If the pump is the heart of our water-cooled system, then the radiator is the skin. In humans, our skin is responsible for dissipating heat. Skin has a large surface area, and sweat glands allow for evaporation cooling. When you run a mile, your skin becomes flushed and red. This is because your body shunts blood away from the internal organs and toward the skin, in order to carry more heat for dissipation. Conversely, when it's cold outside, your body shunts blood away from the skin in order to preserve heat, and you become pale.

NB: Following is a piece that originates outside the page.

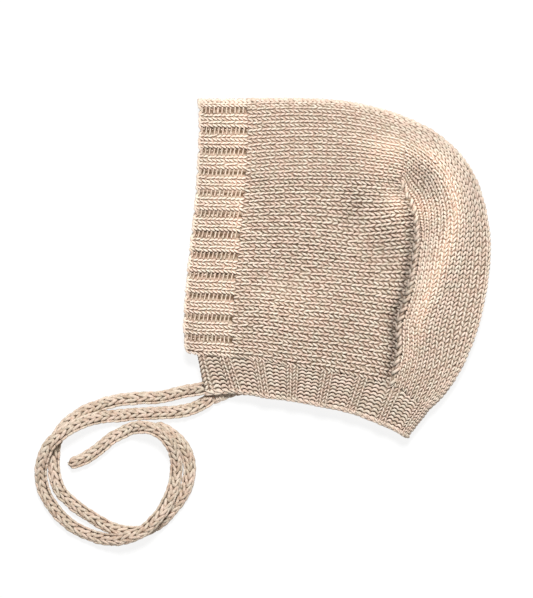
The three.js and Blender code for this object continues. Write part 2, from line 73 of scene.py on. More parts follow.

The human body, and particularly the brain, is like your CPU: It becomes unstable when overheated. Heatstroke is a condition in which the body's core temperature rises too high. As a result, the internal thermoregulatory feedback system locks up. The body temperature might rise to 107 degrees Fahrenheit, when normal is 98.6 degrees. Disorientation, coma, and massive internal organ failure soon follow. The only remedy is fast cooling. In the emergency room, optimal cooling is done with a fan and sponge baths.

Like the radiator in your car, our system will use a mini-radiator to dissipate heat. As water is pumped through the CPU water block, it's heated. The hot water must shed this heat before returning to circulate again. This is where the radiator comes in.

A good radiator is made of aluminum (or, more expensively, copper) and has hundreds of fine radiating fins (see Figure 1). A good example is the Black Ice series from Hardware Labs. Look for a radiator with half-inch fittings to match our water block and tubing. Traditionally, you use an 80mm or 120mm case fan to cool the radiator fins.

Figure 1Figure 1 A Black Ice water-cooling radiator from Hardware Labs. A case fan blows air through the radiating fins to cool the water returning to the system.

Fan direction is important. It might seem best to position the radiator fan to blow the radiator-heated air out of the computer case. However, this is not true. Your rate-limiting step in cooling is how fast you can cool the water flowing past the fins. Remember that the ambient temperature inside your case is 5–10 degrees higher than the air-conditioned room outside it. You diminish your temperature gradient if you're blowing warm air (from inside the case) through the radiator fins. Thus, you need to position the fan to blow fresh room air into the case and through the radiator. As long as you have a second fan at the back of the case blowing the newly heated air out, your ambient case temperature won't rise by much. And your CPU will cool more efficiently.